Technology is making these techniques less effective and more expensive. Caller ID blocks cold calls, TiVo makes T.V. advertising less effective, spam filters block mass emails and tools like RSS are making print and display advertising less effective. It’s still possible to get a message out via these channels, but it costs more.
Inbound Marketers flip outbound marketing on its head.
Instead of interrupting people with television ads, they create videos that potential customers want to see. Instead of buying display ads in print publications, they create their own blog that people subscribe to and look forward to reading. Instead of cold calling, they create useful content and tools so that people call them looking for more information.
- Landing Page:
- A landing page is the advertiser’s web page to which a user is directed after clicking an ad. For affiliate, CPL and CPA sales, it is important that the landing page is one which entices users to immediately purchase a product or service, rather than simply the home page of the advertising site.
- Rate:
- A charge for advertising media space or time.
- Rate card:
- A printed listing of advertising rates for a single media vehicle.
- Reach:
- The total audience that a medium actually reaches; the size of the audience with which a vehicle communicates; the total number of people in an advertising media audience; the total percentage of the target group that is actually covered by an advertising campaign.
- SEO
(Search Engine Optimization): - The process of affecting the visibility of a website or a web page in a search engine’s “natural” or un-paid
(“organic”) search results. In general, the earlier(or higher ranked on the search results page), and more frequently a site appears in the search results list, the more visitors it will receive from the search engine’s users. SEO may target different kinds of search, including image search, local search, video search, academic search, news search and industry-specific vertical search engines. - SEM
(Search Engine Marketing): - A form of internet marketing that involves the promotion of websites by increasing their visibility in search engine results page(SERPs) through optimization (both on-page and off-page) as well as through advertising (paid placements, contextual advertising, and paid inclusions). Depending on the context, SEM can be an umbrella term for various means of marketing a website including search engine optimization (SEO), which adjusts or rewrites website content to achieve a higher ranking in search engine results pages, or it may contrast with pay per click
(PPC), focusing on only paid components. - Schedule:
- A list of advertisements or media to be used in a campaign; a chart of the advertisements that have been planned.
- Sponsorships:
- Sponsorships, as opposed to traditional ad display, generally occur when an advertiser pays to advertise on all or most of a specific section of a website or email newsletter. Advertisers usually prefer the sponsorship model when a website offers content related to, but not competitive with, the products or services offered by the sponsoring company. A sponsorship may take the form of traditional advertising banners, integrated sponsored content, text messages(“this section sponsored by…”) or the like.
- Target group:
- Those persons to whom a campaign is directed; those individuals with similar characteristics who are prospects for a product or service; also called “consumer profile.”
- Title Tag:
- Descriptive text on a web page.
- Traffic:
- Just as it sounds, traffic refers to the rate at which a site is visited. The term is general, but the best true measures of traffic are calculated in terms of unique visitors and page views.
- Visits:
- A visit is a series of requests from the same uniquely identified individual (a visitor) in a set period of time. A visit is made up of several hits and page views and often shows a track through a site.

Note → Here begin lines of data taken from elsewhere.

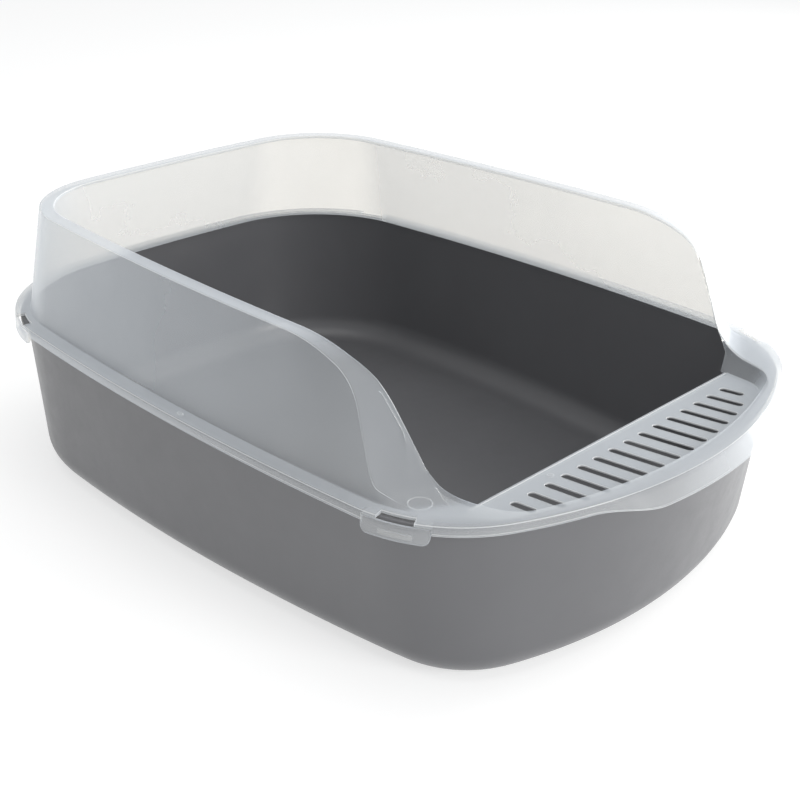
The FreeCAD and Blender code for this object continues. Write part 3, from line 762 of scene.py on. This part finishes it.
def tray_material():
    """Cool grey satin polypropylene: fine grain, faint cloudiness, slightly worn edges."""
    material, tree, nodes, links = node_tree("tray_polypropylene")
    out = nodes.new("ShaderNodeOutputMaterial")
    skin = nodes.new("ShaderNodeBsdfPrincipled")
    cloud = noise(nodes, links, 9.0, 4.0)
    grain = noise(nodes, links, 1400.0, 3.0, 0.6)
    scuff = noise(nodes, links, 60.0, 6.0, 0.7)
    tone = mixed_color(nodes, links, ranged(nodes, links, cloud, 0.0, 1.0),
                       (0.118, 0.119, 0.126), (0.130, 0.131, 0.139))
    edge = nodes.new("ShaderNodeNewGeometry").outputs["Pointiness"]
    wear = ranged(nodes, links, edge, 0.0, 0.35, 0.52, 0.62)
    worn = nodes.new("ShaderNodeMix")
    worn.data_type = "RGBA"
    links.new(wear, worn.inputs["Factor"])
    links.new(tone, worn.inputs[6])
    worn.inputs[7].default_value = (0.22, 0.22, 0.23, 1)
    links.new(worn.outputs[2], skin.inputs["Base Color"])
    links.new(ranged(nodes, links, scuff, 0.34, 0.44), skin.inputs["Roughness"])
    fine = bump(nodes, links, grain, 0.25, 0.00012)
    links.new(bump(nodes, links, cloud, 0.15, 0.0006, fine), skin.inputs["Normal"])
    skin.inputs["Specular IOR Level"].default_value = 0.5
    skin.inputs["IOR"].default_value = 1.49
    skin.inputs["Coat Weight"].default_value = 0.25
    skin.inputs["Coat Roughness"].default_value = 0.22
    links.new(skin.outputs[0], out.inputs["Surface"])
    return material


def guard_material(name, clearest, densest, first, second):
    """Milky clear polypropylene: see-through, bluish where it scatters, denser at the edges."""
    material, tree, nodes, links = node_tree(name)
    out = nodes.new("ShaderNodeOutputMaterial")
    skin = nodes.new("ShaderNodeBsdfPrincipled")
    clear = nodes.new("ShaderNodeBsdfTransparent")
    clear.inputs["Color"].default_value = (1.0, 0.985, 0.955, 1)
    haze = noise(nodes, links, 14.0, 5.0, 0.55)
    scuff = noise(nodes, links, 120.0, 3.0, 0.6)
    tone = mixed_color(nodes, links, haze, first, second)
    links.new(tone, skin.inputs["Base Color"])
    links.new(ranged(nodes, links, scuff, 0.1, 0.32, 0.0, 1.0), skin.inputs["Roughness"])
    sway = noise(nodes, links, 7.0, 0.0)
    links.new(bump(nodes, links, sway, 0.06, 0.0006), skin.inputs["Normal"])
    skin.inputs["Specular IOR Level"].default_value = 0.5
    skin.inputs["IOR"].default_value = 1.49
    facing = nodes.new("ShaderNodeLayerWeight")
    facing.inputs["Blend"].default_value = 0.35
    depth = ranged(nodes, links, facing.outputs["Facing"], clearest, densest, 0.2, 1.0)
    veil = ranged(nodes, links, haze, -0.03, 0.03, 0.0, 1.0)
    total = nodes.new("ShaderNodeMath")
    total.operation = "ADD"
    total.use_clamp = True
    links.new(depth, total.inputs[0])
    links.new(veil, total.inputs[1])
    mix = nodes.new("ShaderNodeMixShader")
    links.new(total.outputs[0], mix.inputs["Fac"])
    links.new(clear.outputs[0], mix.inputs[1])
    links.new(skin.outputs[0], mix.inputs[2])
    links.new(mix.outputs[0], out.inputs["Surface"])
    return material


def floor_material():
    material, tree, nodes, links = node_tree("studio_floor")
    out = nodes.new("ShaderNodeOutputMaterial")
    skin = nodes.new("ShaderNodeBsdfPrincipled")
    cloud = noise(nodes, links, 3.0, 2.0)
    links.new(ranged(nodes, links, cloud, 0.78, 0.82), skin.inputs["Roughness"])
    skin.inputs["Base Color"].default_value = (0.50, 0.50, 0.497, 1)
    skin.inputs["Specular IOR Level"].default_value = 0.2
    skin.inputs["Emission Color"].default_value = (1, 1, 1, 1)
    skin.inputs["Emission Strength"].default_value = 0.62
    links.new(skin.outputs[0], out.inputs["Surface"])
    return material


# ---------------------------------------------------------------- studio

def area_light(name, where, target, size, power, color):
    data = bpy.data.lights.new(name, "AREA")
    data.shape = "RECTANGLE"
    data.size, data.size_y = size
    data.energy = power
    data.color = color
    lamp = bpy.data.objects.new(name, data)
    lamp.location = where
    lamp.rotation_euler = (Vector(target) - Vector(where)).to_track_quat("-Z", "Y").to_euler()
    bpy.context.scene.collection.objects.link(lamp)


def build_studio():
    mesh = bpy.data.meshes.new("floor")
    mesh.from_pydata([(-8, -8, 0), (8, -8, 0), (8, 8, 0), (-8, 8, 0)], [], [(0, 1, 2, 3)])
    floor = bpy.data.objects.new("floor", mesh)
    bpy.context.scene.collection.objects.link(floor)
    mesh.materials.append(floor_material())
    world = bpy.data.worlds.new("studio")
    world.use_nodes = True
    world.node_tree.nodes["Background"].inputs["Color"].default_value = (0.97, 0.985, 1.0, 1)
    world.node_tree.nodes["Background"].inputs["Strength"].default_value = 0.52
    bpy.context.scene.world = world
    area_light("top_soft", (0.1, -0.1, 1.9), (0, 0, 0.1), (1.8, 1.8), 13.0, (1.0, 1.0, 1.0))
    area_light("right_low", (2.0, -0.4, 0.3), (0.1, -0.2, 0.06), (0.8, 0.6), 38.0, (1.0, 0.995, 0.985))
    area_light("front_soft", (0.3, -2.2, 1.0), (0, 0.1, 0.1), (1.0, 0.8), 24.0, (1.0, 1.0, 1.0))
    bpy.context.scene.view_settings.view_transform = "Standard"


def build_camera():
    data = bpy.data.cameras.new("camera")
    data.sensor_width = 36.0
    data.lens = 58.07
    data.shift_x = 0.0179
    data.shift_y = -0.0025
    data.clip_start = 0.01
    camera = bpy.data.objects.new("camera", data)
    camera.location = (-0.5786, -0.5935, 0.4672)
    aim = Vector((0.62704, 0.64323, -0.43941))
    camera.rotation_euler = aim.to_track_quat("-Z", "Y").to_euler()
    bpy.context.scene.collection.objects.link(camera)
    bpy.context.scene.camera = camera


def dress(obj, looks, body, slot, *nodes):
    for look in looks:
        obj.data.materials.append(look)
    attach(obj, body)
    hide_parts(*nodes)


tray_look = tray_material()
guard_look = guard_material("guard_polypropylene", 0.19, 0.95,
                            (0.80, 0.855, 0.925), (0.82, 0.87, 0.935))
# The second guard material is whiter and denser; it paints the bright highlight lines along creases, slot
# rims and the bead.
painted_highlight_look = guard_material("guard_painted_highlight", 0.55, 0.9, (0.92, 0.94, 0.955), (0.94, 0.955, 0.965))
dress(build_tray(), [tray_look], "tray", "tray_plastic", "tray")
whole, facts = build_guard()
finish_mesh(whole)
rim_piece, wall_piece, tub_piece = split_parts(whole, ["rim_shape", "wall_shape", "step_shape"])
build_step(tub_piece, facts)
add_marks(rim_piece, tub_piece)
walls = ("guard_back", "guard_side_left", "guard_side_right")
for piece, nodes in ((rim_piece, ("guard_rim",)), (wall_piece, walls), (tub_piece, ("entry_step",))):
    piece.data.shade_smooth()
    piece.data.set_sharp_from_angle(angle=CREASE)
    dress(piece, [guard_look, painted_highlight_look], "guard", "guard_plastic", *nodes)
for place in FLAPS:
    for side, word in ((1, "right"), (-1, "left")):
        body = "snap_%s_%s" % (place, word)
        dress(build_flap(place, side), [guard_look, painted_highlight_look], body, "guard_plastic", body)
build_studio()
build_camera()
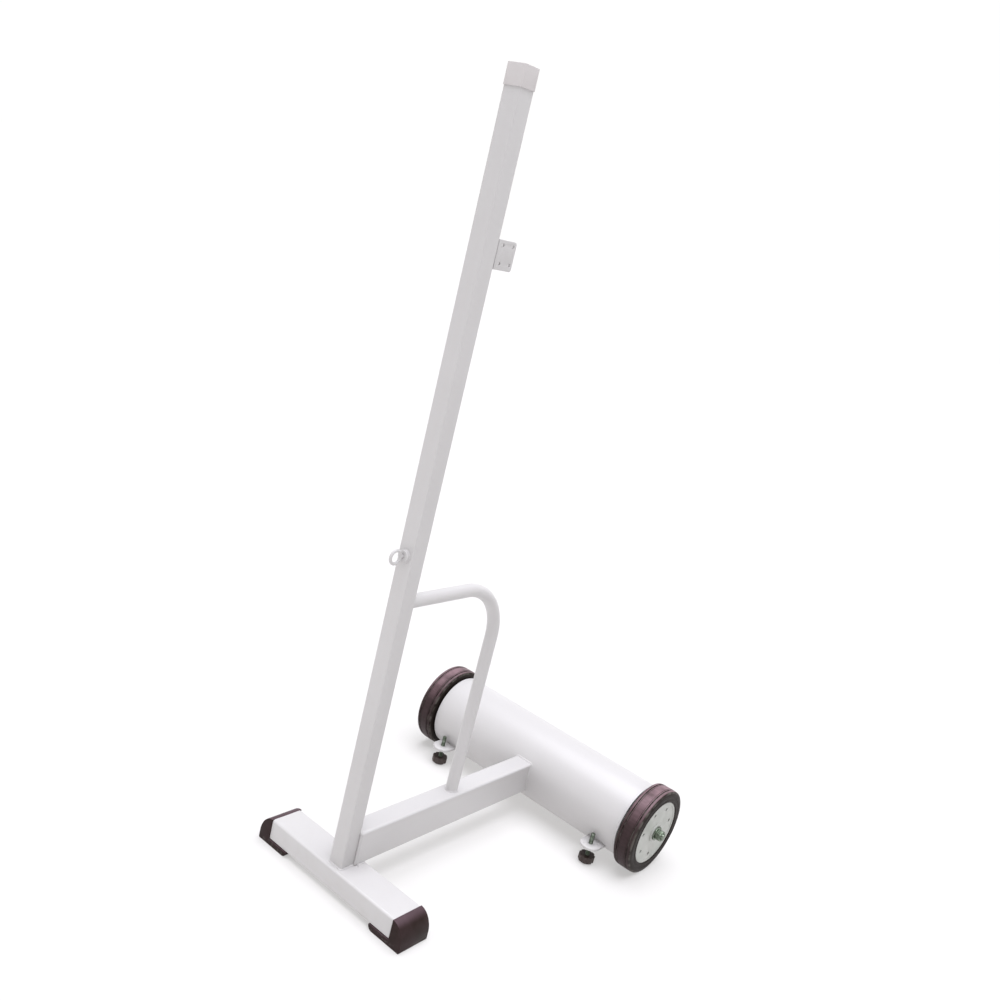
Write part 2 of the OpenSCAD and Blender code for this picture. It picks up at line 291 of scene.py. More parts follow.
@dataclass(frozen=True)
class MouldedRubber:
    """Black rubber with a fine grain, a dull bloom, a painted sheen on the faces that look up, and scuffs near
    the floor.
    """

    name: str = "moulded_rubber"
    colour: Rgb = (0.016, 0.008, 0.006)
    bloom_and_sheen: Rgb = (0.088, 0.056, 0.066)
    scuff: Rgb = (0.13, 0.12, 0.115)
    scuff_top: float = 0.02
    scuff_share: float = 0.55
    dull: float = 0.42
    cloud_scale: float = 22.0
    grain_scale: float = 1500.0
    grain_depth: float = 0.00006
    streak_scale: float = 160.0
    streak_depth: float = 0.00005

    def material(self) -> Material:
        """Builds the rubber."""
        web = Paintwork(self.name)
        grain = web.noise(self.grain_scale, 2.0)
        cloud = web.noise(self.cloud_scale, 4.0)
        streak = web.noise(self.streak_scale, 4.0, web.stretched((1.0, 0.12, 1.0)))
        scuff = (web.low_down(self.scuff_top) * streak.smooth(0.5, 0.72) * self.scuff_share).clamp()
        # Painted sheen: faces that look up, by the object's own normal, are mixed towards the pale bloom
        # colour; the cloud share is random bloom.
        bloom_and_top_sheen = (cloud.smooth(0.35, 0.7) * 0.22 + web.upward(0.6, 1.0) * 0.8).clamp()
        colour = web.blend(scuff, web.blend(bloom_and_top_sheen, self.colour, self.bloom_and_sheen), self.scuff)
        roughness = (self.dull + cloud.sway(0.3) + scuff * 0.25 + grain * 0.08).clamp()
        heights = [(grain, self.grain_depth), (streak, self.streak_depth)]
        return web.finish(colour, roughness, heights, {"Specular IOR Level": 0.11, "Sheen Weight": 0.01})


@dataclass(frozen=True)
class TyreRubber:
    """Solid tyre rubber: worn tread, a painted sheen on the upper tread, dust in the grooves, moulding rings on
    the walls.
    """

    name: str = "tyre_rubber"
    colour: Rgb = (0.012, 0.007, 0.005)
    worn: Rgb = (0.052, 0.029, 0.033)
    bloom_and_sheen: Rgb = (0.262, 0.170, 0.192)
    dust: Rgb = (0.16, 0.145, 0.13)
    dull: float = 0.46
    axle: Point = (0.3085, 0.104)
    tread_band: Point = (0.1025, 0.1037)
    groove_band: Point = (0.0975, 0.1)
    ring_band: Point = (0.094, 0.097)
    ring_rate: float = 4200.0
    ring_depth: float = 0.00006
    cloud_scale: float = 26.0
    dust_scale: float = 70.0
    grain_scale: float = 1300.0
    grain_depth: float = 0.00006
    scratch_scale: float = 240.0
    scratch_depth: float = 0.00003

    def material(self) -> Material:
        """Builds the rubber, with its patterns turned about the wheel's axis."""
        web = Paintwork(self.name)
        kind = "ShaderNodeVectorMath"
        centred = web.add(kind, {"operation": "SUBTRACT"}, {0: web.place, 1: (0.0, *self.axle)})
        across = web.add(kind, {"operation": "MULTIPLY"}, {0: centred, 1: (0.0, 1.0, 1.0)})
        radius = web.add(kind, {"operation": "LENGTH"}, {0: across}, output="Value")
        grain = web.noise(self.grain_scale, 2.0)
        cloud = web.noise(self.cloud_scale, 4.0)
        scratch = web.noise(self.scratch_scale, 3.0, web.stretched((0.2, 1.0, 1.0)))
        tread = radius.smooth(*self.tread_band)
        worn = (tread * (0.35 + cloud * 0.7) * (0.7 + scratch.smooth(*MIDDLE) * 0.3)).clamp()
        patches = web.noise(self.dust_scale).smooth(0.35, 0.65)
        groove = (radius.smooth(*self.groove_band) * (1.0 - tread) * patches * 0.5).clamp()
        film = 0.25 + cloud.smooth(*MIDDLE) * 0.55 + scratch.smooth(0.4, 0.7) * 0.1
        # Painted sheen: the tread faces that look up, by the object's own normal, are mixed towards the pale
        # bloom colour, mottled by the film noise.
        bloom_and_top_sheen = (web.upward(0.3, 0.95) * tread * film).clamp()
        body = web.blend(bloom_and_top_sheen, web.blend(worn, self.colour, self.worn), self.bloom_and_sheen)
        colour = web.blend(groove, body, self.dust)
        roughness = (self.dull + cloud.sway(0.3) - worn * 0.14 + grain * 0.08).clamp()
        rings = (radius * self.ring_rate).sine() * (1.0 - radius.smooth(*self.ring_band))
        heights = [(rings, self.ring_depth), (grain, self.grain_depth), (scratch, self.scratch_depth)]
        return web.finish(colour, roughness, heights, {"Specular IOR Level": 0.16, "Sheen Weight": 0.01})


@dataclass(frozen=True)
class MouldedPlastic:
    """Injection-moulded plastic with a fine spark-eroded grain."""

    name: str
    colour: Rgb
    shade: Rgb
    dull: float = 0.4
    grain_scale: float = 900.0
    grain_depth: float = 0.00004
    cloud_scale: float = 18.0

    def material(self) -> Material:
        """Builds the plastic."""
        web = Paintwork(self.name)
        grain = web.noise(self.grain_scale)
        cloud = web.noise(self.cloud_scale)
        colour = web.blend(cloud.smooth(*MIDDLE) * 0.8, self.colour, self.shade)
        roughness = (self.dull + cloud.sway(0.14) + grain.sway(0.12)).clamp()
        return web.finish(colour, roughness, [(grain, self.grain_depth)], {"Specular IOR Level": 0.5})


@dataclass(frozen=True)
class ZincPlate:
    """Zinc-plated steel with a faint green passivation and fine turning lines."""

    name: str = "zinc_plate"
    colour: Rgb = (0.27, 0.305, 0.255)
    tint: Rgb = (0.11, 0.14, 0.10)
    dull: float = 0.34
    cloud_scale: float = 120.0
    line_scale: float = 1400.0
    line_depth: float = 0.00003

    def material(self) -> Material:
        """Builds the plating."""
        web = Paintwork(self.name)
        cloud = web.noise(self.cloud_scale, 4.0)
        line = web.noise(self.line_scale, 2.0, web.stretched((1.0, 0.1, 0.1)))
        colour = web.blend(cloud.smooth(*MIDDLE), self.colour, self.tint)
        roughness = (self.dull + cloud.sway(0.3) + line.sway(0.15)).clamp()
        return web.finish(colour, roughness, [(line, self.line_depth)], {"Metallic": 1.0})


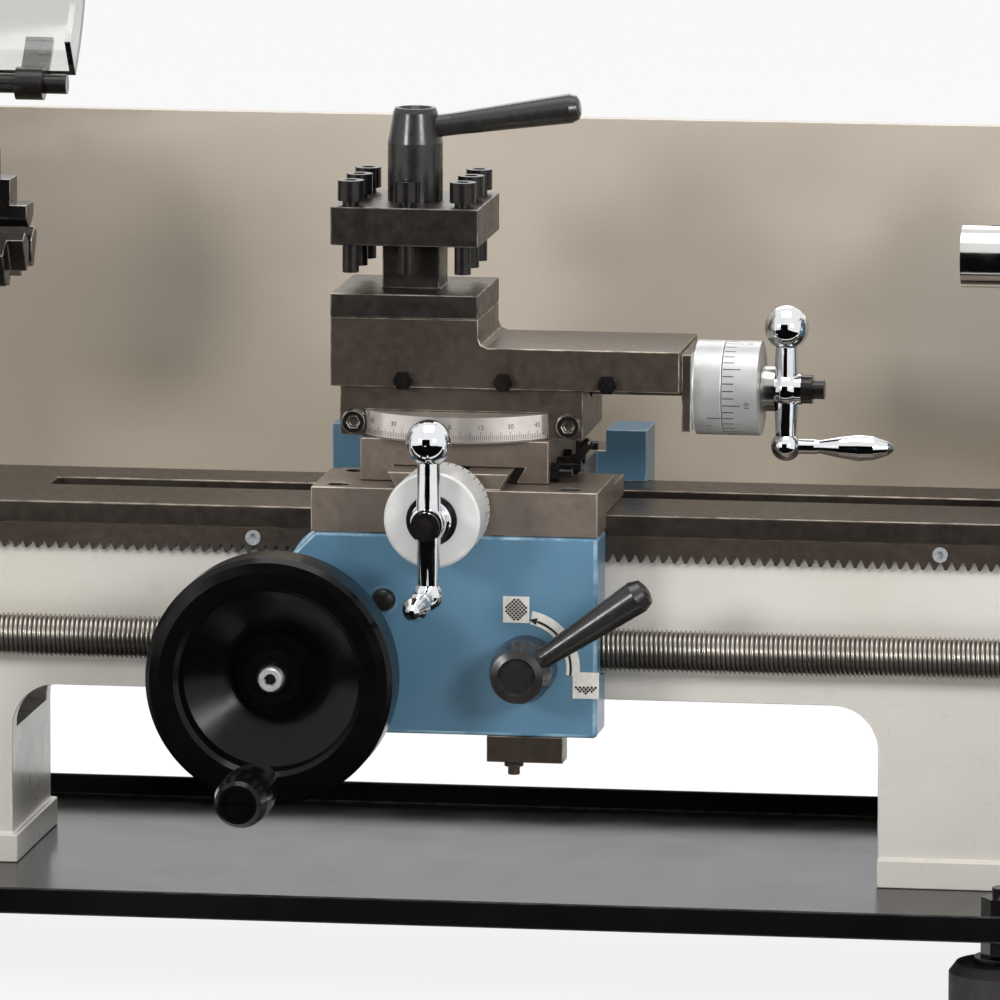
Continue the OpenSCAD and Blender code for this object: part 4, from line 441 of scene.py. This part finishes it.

Visits are usually defined as a set period of time, typically 24 hours or 1 hour. For example, if you go to a certain site 3 times in the same day, if their visit period is 24 hours, your 3 page views will be ascribed to 1 visit. But if their visit period is 1 hour, and you visited in 3 different hours, your page views will be logged as 3 different visits. It’s important to know what the log analysis software defines as a visit period.
Visits are calculated by setting a cookie or web bug on the customer. Some Web analytics packages will calculate visits based on Web logs, without setting a cookie, but these, while useful, are not going to be as accurate as the cookied method. Because of dynamic IPing and other anonymizing techniques, non-cookied visits are based on educated guesses.